ABSTRACT:  Ion beam nanopatterning is a robust, scalable technique for modification and fabrication of nanostructured surfaces. An ion beam incident on a surface acts as an athermal source of particles and energy, driving the surface far from equilibrium and leading to the emergence of metastable compositional and morphological phases. However, the fine process control needed for advanced nanotechnology applications remains elusive due to a lack of fundamental physical understanding of nanostructure formation and growth on complex, multi-component surfaces such as III-V semiconductors or metal-silicon systems. Recent experimental progress in the field has demonstrated the evolution of a three-dimensionally complex surface compositional profile during low-energy ion beam irradiation of III-V semiconductor systems such as GaSb, which is a necessary precursor to formation of ordered nanostructures. Novel analysis of x-ray scattering measurements indicates that the nanopatterning kinetics are described by highly nonlinear, nucleation-and-growth kinetics which are not included in any theoretical treatment of ion beam nanopatterning of compositionally complex materials.

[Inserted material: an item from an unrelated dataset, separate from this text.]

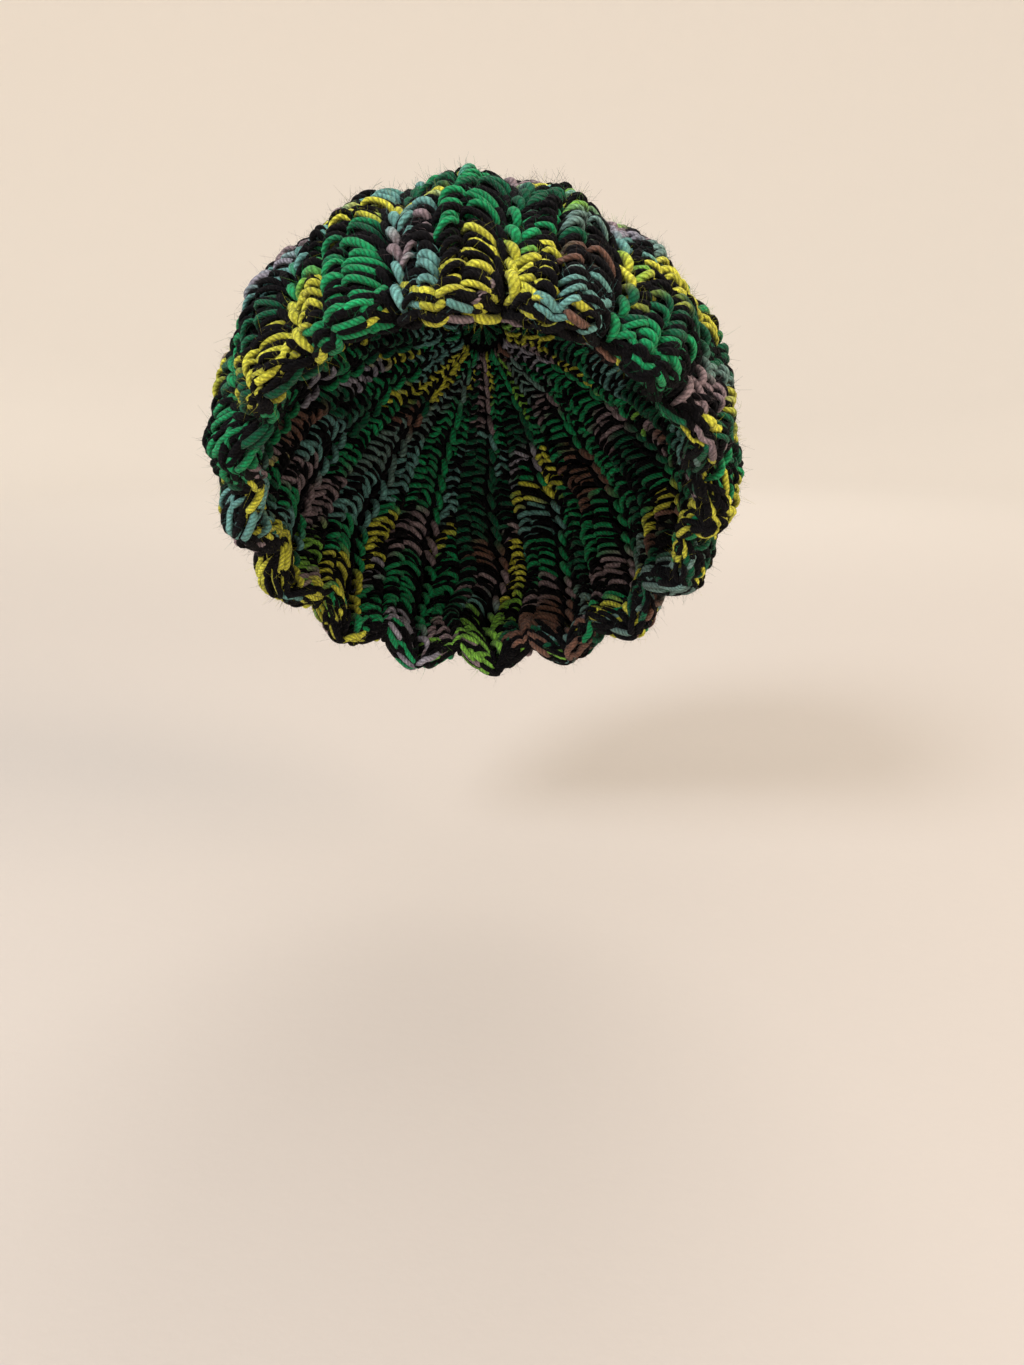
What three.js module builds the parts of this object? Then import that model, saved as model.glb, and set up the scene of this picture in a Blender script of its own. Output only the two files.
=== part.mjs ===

To elucidate the compositionally driven mechanisms which lead to these kinetics, large-scale computational simulations have been designed and carried out on the Blue Waters supercomputer at the University of Illinois and the Advanced Cyberinfrastructure (ACI) system at Pennsylvania State University.

Large-scale molecular dynamics (MD) simulations of 500 eV Kr+ ion irradiation of amorphous GaSb surfaces have connected the compositional depth profile observed in experiments to lateral compositional gradients via thermodynamically driven phase separation. This lateral compositional evolution is a necessary precursor for a pattern-forming surface instability. Other large-scale MD studies of GaSb(110) irradiation from initially-pristine surface conditions have shown the formation of Sb protoclusters due to prompt ion-induced collisional effects at high irradiation fluences exceeding 1015 cm-2. The protocluster formation is accompanied by significant structural transformation of the surface, including bulk amorphization, reduction of average per-atom bonding energies, and prevalence of non-tetrahedral bonding states which would otherwise characterize an amorphous semiconductor surface. However, a long temporal scale mechanism such as surface diffusion is necessary to connect these disruptive phenomena into a complete model of nanopattern formation. Finally, a large battery of single-ion impact MD simulations under a range of ion beam parameters into GaSb surfaces with variable compositional depth profiles has elucidated the connection between lateral variation of the compositional depth profile and local morphological instability. Specifically, the presence of a compositional phase interface near the surface leads to an increase in ion-induced energy deposition at or near the surface monolayer, which leads to enhanced surface erosion (i.e., sputtering) when the surface monolayer is Sb-enriched and/or when the sub-surface is Ga-enriched. Given this finding, the key physical mechanisms which remain to be deciphered are those which drive the three-dimensional compositional evolution of the ion-irradiated surface and activate this sputtering instability.

Accordingly, the culmination this work is a highly-parallelized, hybrid molecular dynamics/kinetic Monte Carlo (MD/KMC) model designed to simulate nanopattern formation on III-V and other compositionally complex surfaces. This diffusion model relies on a lattice-free point defect characterization method to analyze the defect distribution in the highly disordered ion irradiated surface. These defects then mediate diffusion events which are identified using per-atom neighbor lists and bond structural configurations to determine the activation energy. Therefore, the model is termed structural kinetic Monte Carlo (SKMC). The SKMC approach allows computational modeling to extend beyond the prompt temporal regime accessible by MD alone, addressing the three-dimensionally complex evolution of the surface beyond the microsecond scale. By alternating between MD ion irradiation steps and SKMC steps, a complete atomistic model of ion beam nanopatterning is therefore constructed. The application of this new modeling approach is demonstrated for the case of ion beam irradiation of cleaved GaSb surfaces up to a fluence of 4 × 1015 cm-2. Specifically, hybrid MD/SKMC simulations test the hypothesis that prompt cluster formation, diffusion-driven cluster growth, and compositional depth profile-modulated sputtering yields are the fundamental mechanisms driving nanopattern formation and growth. This modeling approach has broad applications beyond semiconductor surfaces to any class of complex nanomaterials under ion beam or plasma irradiation, such as high-entropy alloys currently under consideration as structural materials for fusion device applications.